[Entries with model source code]
====
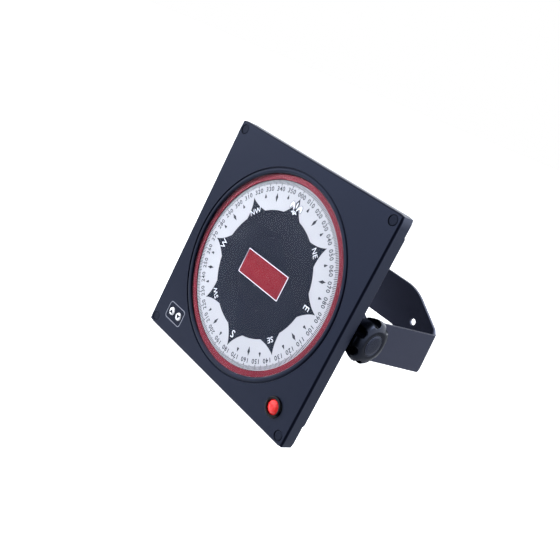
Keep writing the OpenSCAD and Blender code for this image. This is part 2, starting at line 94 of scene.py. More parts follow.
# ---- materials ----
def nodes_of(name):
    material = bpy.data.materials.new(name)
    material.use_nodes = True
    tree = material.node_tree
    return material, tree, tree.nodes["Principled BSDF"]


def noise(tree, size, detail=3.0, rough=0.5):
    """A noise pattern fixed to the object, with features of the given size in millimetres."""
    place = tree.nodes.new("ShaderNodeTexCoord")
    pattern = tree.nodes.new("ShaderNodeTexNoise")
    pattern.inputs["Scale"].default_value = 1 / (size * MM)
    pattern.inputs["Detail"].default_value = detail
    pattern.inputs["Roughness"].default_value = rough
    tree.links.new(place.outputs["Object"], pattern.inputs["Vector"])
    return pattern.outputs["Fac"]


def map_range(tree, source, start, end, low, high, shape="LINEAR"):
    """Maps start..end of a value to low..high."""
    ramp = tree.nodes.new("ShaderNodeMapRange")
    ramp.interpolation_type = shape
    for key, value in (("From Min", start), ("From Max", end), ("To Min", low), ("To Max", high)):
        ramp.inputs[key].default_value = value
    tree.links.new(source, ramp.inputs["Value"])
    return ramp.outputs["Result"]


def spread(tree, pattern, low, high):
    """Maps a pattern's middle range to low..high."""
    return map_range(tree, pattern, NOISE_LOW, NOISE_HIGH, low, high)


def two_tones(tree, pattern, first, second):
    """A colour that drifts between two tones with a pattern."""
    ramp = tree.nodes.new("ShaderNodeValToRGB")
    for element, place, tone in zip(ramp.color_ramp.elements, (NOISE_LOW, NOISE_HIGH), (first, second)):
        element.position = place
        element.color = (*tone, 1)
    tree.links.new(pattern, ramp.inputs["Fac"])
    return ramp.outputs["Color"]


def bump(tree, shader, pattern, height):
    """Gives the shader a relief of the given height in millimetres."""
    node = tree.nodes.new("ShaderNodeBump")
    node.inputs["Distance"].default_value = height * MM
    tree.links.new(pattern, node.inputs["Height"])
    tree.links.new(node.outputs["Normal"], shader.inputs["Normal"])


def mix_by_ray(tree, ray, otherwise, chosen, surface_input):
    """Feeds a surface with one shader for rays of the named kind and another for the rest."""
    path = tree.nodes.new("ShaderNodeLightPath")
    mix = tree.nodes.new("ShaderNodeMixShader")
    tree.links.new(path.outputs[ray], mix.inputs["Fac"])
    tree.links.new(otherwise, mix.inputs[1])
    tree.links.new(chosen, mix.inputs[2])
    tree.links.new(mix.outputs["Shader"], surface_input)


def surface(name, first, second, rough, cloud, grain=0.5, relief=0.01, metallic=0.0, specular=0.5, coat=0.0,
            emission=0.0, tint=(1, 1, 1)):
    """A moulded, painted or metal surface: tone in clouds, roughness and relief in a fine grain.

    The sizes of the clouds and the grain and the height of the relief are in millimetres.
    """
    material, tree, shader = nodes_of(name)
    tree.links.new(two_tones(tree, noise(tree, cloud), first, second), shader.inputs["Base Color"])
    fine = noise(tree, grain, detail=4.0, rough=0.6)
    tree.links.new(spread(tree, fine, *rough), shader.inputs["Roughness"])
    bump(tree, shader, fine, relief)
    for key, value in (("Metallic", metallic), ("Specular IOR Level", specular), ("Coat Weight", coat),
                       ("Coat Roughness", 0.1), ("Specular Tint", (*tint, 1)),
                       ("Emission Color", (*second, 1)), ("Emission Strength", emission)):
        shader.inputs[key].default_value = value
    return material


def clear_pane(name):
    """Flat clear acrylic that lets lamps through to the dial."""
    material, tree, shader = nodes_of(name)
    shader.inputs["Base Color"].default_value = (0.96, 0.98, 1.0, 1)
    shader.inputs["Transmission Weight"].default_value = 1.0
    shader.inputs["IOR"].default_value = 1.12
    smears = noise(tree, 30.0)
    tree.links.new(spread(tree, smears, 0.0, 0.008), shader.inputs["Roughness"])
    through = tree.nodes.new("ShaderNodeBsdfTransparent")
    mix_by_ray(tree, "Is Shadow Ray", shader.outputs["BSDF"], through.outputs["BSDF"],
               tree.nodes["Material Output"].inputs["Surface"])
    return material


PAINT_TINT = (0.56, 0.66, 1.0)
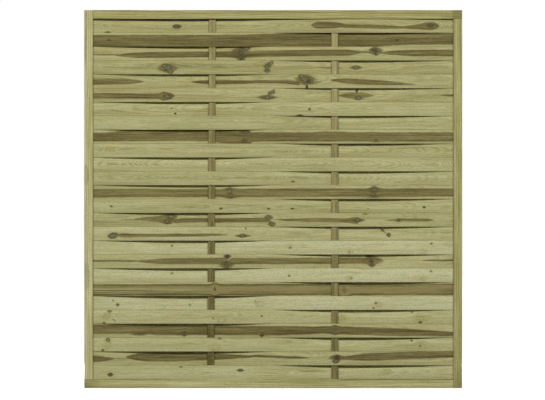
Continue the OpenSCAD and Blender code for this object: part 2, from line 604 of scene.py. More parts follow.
====
Problem statement :: Reproduce the data in full, exactly as presented.

The completed task ::
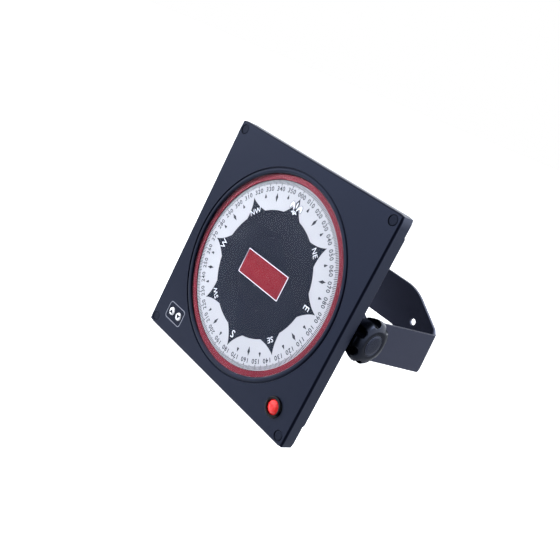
Keep writing the OpenSCAD and Blender code for this image. This is part 2, starting at line 94 of scene.py. More parts follow.
# ---- materials ----
def nodes_of(name):
    material = bpy.data.materials.new(name)
    material.use_nodes = True
    tree = material.node_tree
    return material, tree, tree.nodes["Principled BSDF"]


def noise(tree, size, detail=3.0, rough=0.5):
    """A noise pattern fixed to the object, with features of the given size in millimetres."""
    place = tree.nodes.new("ShaderNodeTexCoord")
    pattern = tree.nodes.new("ShaderNodeTexNoise")
    pattern.inputs["Scale"].default_value = 1 / (size * MM)
    pattern.inputs["Detail"].default_value = detail
    pattern.inputs["Roughness"].default_value = rough
    tree.links.new(place.outputs["Object"], pattern.inputs["Vector"])
    return pattern.outputs["Fac"]


def map_range(tree, source, start, end, low, high, shape="LINEAR"):
    """Maps start..end of a value to low..high."""
    ramp = tree.nodes.new("ShaderNodeMapRange")
    ramp.interpolation_type = shape
    for key, value in (("From Min", start), ("From Max", end), ("To Min", low), ("To Max", high)):
        ramp.inputs[key].default_value = value
    tree.links.new(source, ramp.inputs["Value"])
    return ramp.outputs["Result"]


def spread(tree, pattern, low, high):
    """Maps a pattern's middle range to low..high."""
    return map_range(tree, pattern, NOISE_LOW, NOISE_HIGH, low, high)


def two_tones(tree, pattern, first, second):
    """A colour that drifts between two tones with a pattern."""
    ramp = tree.nodes.new("ShaderNodeValToRGB")
    for element, place, tone in zip(ramp.color_ramp.elements, (NOISE_LOW, NOISE_HIGH), (first, second)):
        element.position = place
        element.color = (*tone, 1)
    tree.links.new(pattern, ramp.inputs["Fac"])
    return ramp.outputs["Color"]


def bump(tree, shader, pattern, height):
    """Gives the shader a relief of the given height in millimetres."""
    node = tree.nodes.new("ShaderNodeBump")
    node.inputs["Distance"].default_value = height * MM
    tree.links.new(pattern, node.inputs["Height"])
    tree.links.new(node.outputs["Normal"], shader.inputs["Normal"])


def mix_by_ray(tree, ray, otherwise, chosen, surface_input):
    """Feeds a surface with one shader for rays of the named kind and another for the rest."""
    path = tree.nodes.new("ShaderNodeLightPath")
    mix = tree.nodes.new("ShaderNodeMixShader")
    tree.links.new(path.outputs[ray], mix.inputs["Fac"])
    tree.links.new(otherwise, mix.inputs[1])
    tree.links.new(chosen, mix.inputs[2])
    tree.links.new(mix.outputs["Shader"], surface_input)


def surface(name, first, second, rough, cloud, grain=0.5, relief=0.01, metallic=0.0, specular=0.5, coat=0.0,
            emission=0.0, tint=(1, 1, 1)):
    """A moulded, painted or metal surface: tone in clouds, roughness and relief in a fine grain.

    The sizes of the clouds and the grain and the height of the relief are in millimetres.
    """
    material, tree, shader = nodes_of(name)
    tree.links.new(two_tones(tree, noise(tree, cloud), first, second), shader.inputs["Base Color"])
    fine = noise(tree, grain, detail=4.0, rough=0.6)
    tree.links.new(spread(tree, fine, *rough), shader.inputs["Roughness"])
    bump(tree, shader, fine, relief)
    for key, value in (("Metallic", metallic), ("Specular IOR Level", specular), ("Coat Weight", coat),
                       ("Coat Roughness", 0.1), ("Specular Tint", (*tint, 1)),
                       ("Emission Color", (*second, 1)), ("Emission Strength", emission)):
        shader.inputs[key].default_value = value
    return material


def clear_pane(name):
    """Flat clear acrylic that lets lamps through to the dial."""
    material, tree, shader = nodes_of(name)
    shader.inputs["Base Color"].default_value = (0.96, 0.98, 1.0, 1)
    shader.inputs["Transmission Weight"].default_value = 1.0
    shader.inputs["IOR"].default_value = 1.12
    smears = noise(tree, 30.0)
    tree.links.new(spread(tree, smears, 0.0, 0.008), shader.inputs["Roughness"])
    through = tree.nodes.new("ShaderNodeBsdfTransparent")
    mix_by_ray(tree, "Is Shadow Ray", shader.outputs["BSDF"], through.outputs["BSDF"],
               tree.nodes["Material Output"].inputs["Surface"])
    return material


PAINT_TINT = (0.56, 0.66, 1.0)
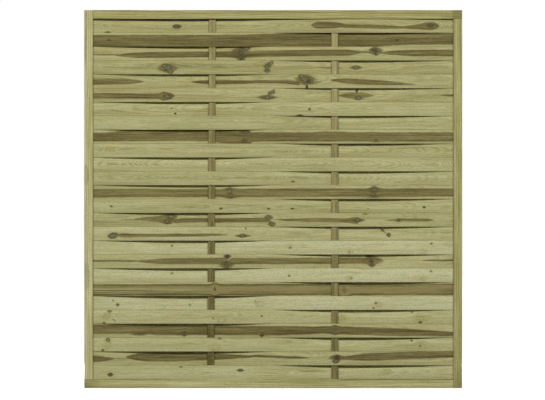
Continue the OpenSCAD and Blender code for this object: part 2, from line 604 of scene.py. More parts follow.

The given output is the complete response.